Pierson left the project in August 1873, regretful that he could not see the state rooms through to completion, and Murdoch Smith was to keep an eye on the final stages. But two more setbacks upset that plan. It was another six months before some of Wild’s designs arrived, and extremely heavy snowfalls and rainstorms in the early spring of 1874 caused severe damage to the State rooms’ roof. Upon realising that the project would drag on, the India Office withdrew Murdoch Smith from the project, and the Office of Works sent Caspar Purdon Clarke, who worked closely with Wild at the South Kensington Museum, to take over. Clarke arrived in August 1874 with instructions to design everything that Wild had not yet sent. It took him nearly two years to complete the state rooms, even using as many local substitutions as he could for items that were originally planned to come from the UK. The total cost of the Ferdowsi compound when Clarke left Tehran in July 1876 was about £46,000.

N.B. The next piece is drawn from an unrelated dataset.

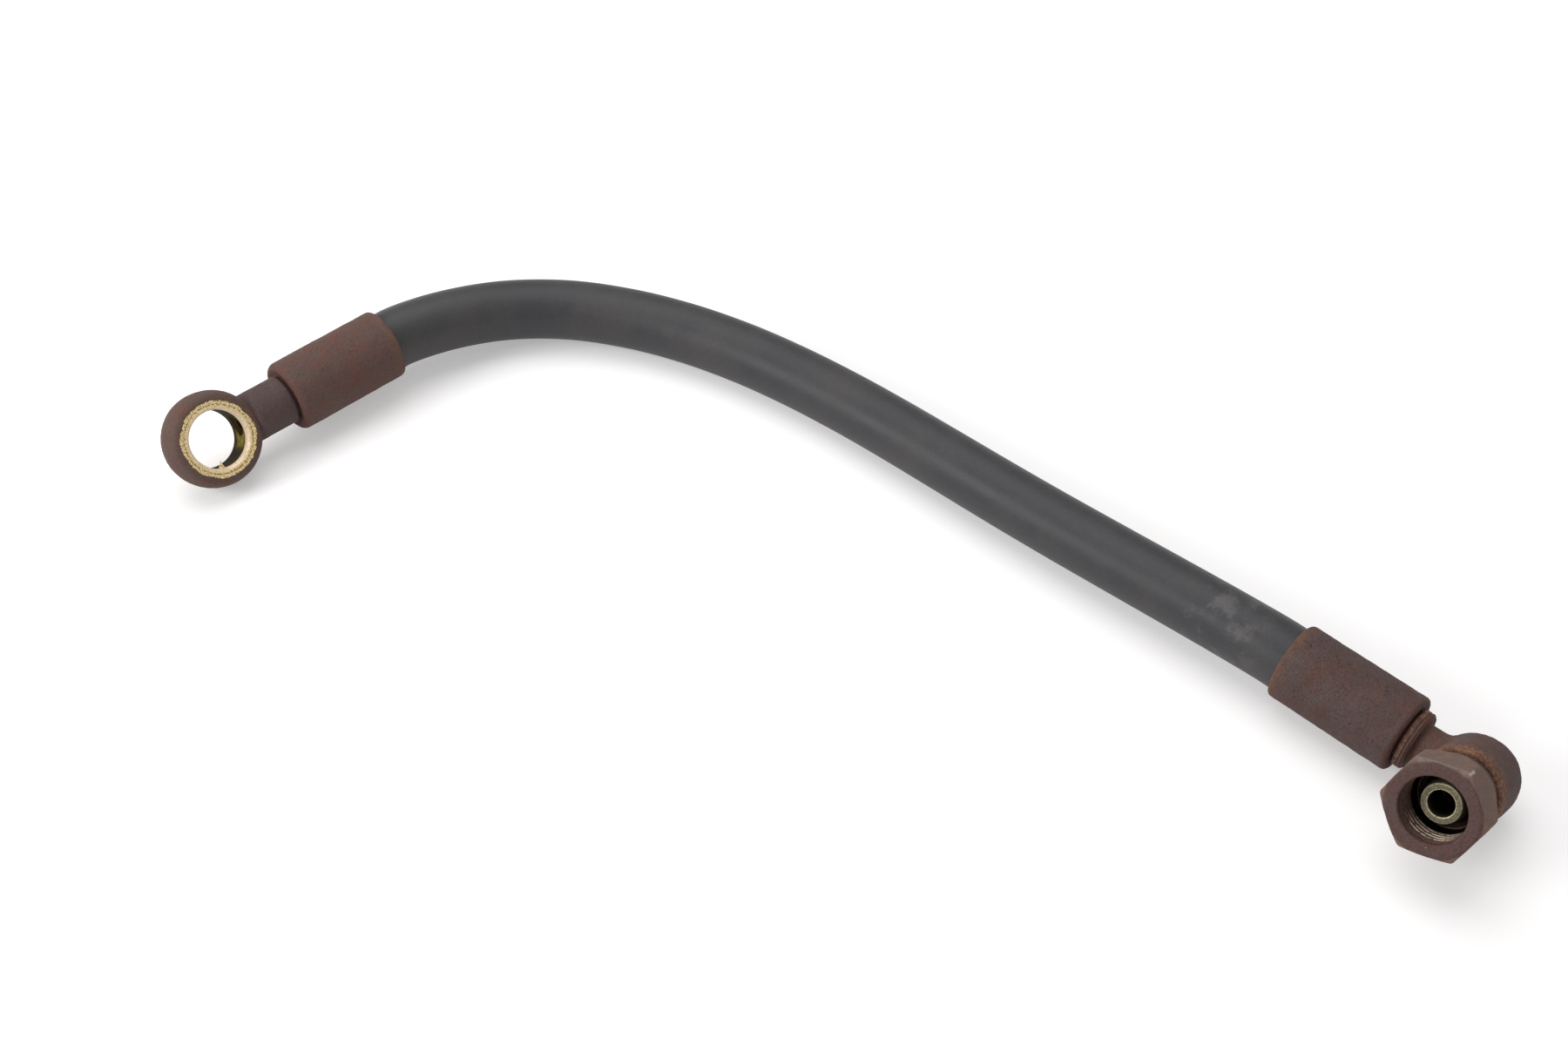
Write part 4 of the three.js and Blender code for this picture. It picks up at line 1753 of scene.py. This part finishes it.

Pierson’s contribution to the legation buildings had been enormous. He was well on the way towards high office when he died from dysentery in 1881, at the age of 41, while commanding a field force of Royal Engineers on the North-West Frontier. The resourcefulness of his achievement in Tehran lives on, shaded by those that remain of the 1,500 plane trees that he planted in the early 1870s. Wild became director of Sir John Soane’s Museum in Lincoln’s Inn Fields in 1878 and remained there until his death in 1892. Clarke became director of the South Kensington Museum (renamed the Victoria and Albert in 1899), was knighted in 1902 and died in 1911.
Note
John Gurney’s ‘Legations and gardens, sahibs and their subalterns’ in the Journal of the British Institute of Persian Studies, vol. 40, 2002, pp. 203-23 is a thorough description of the trials of building the Tehran legation compound.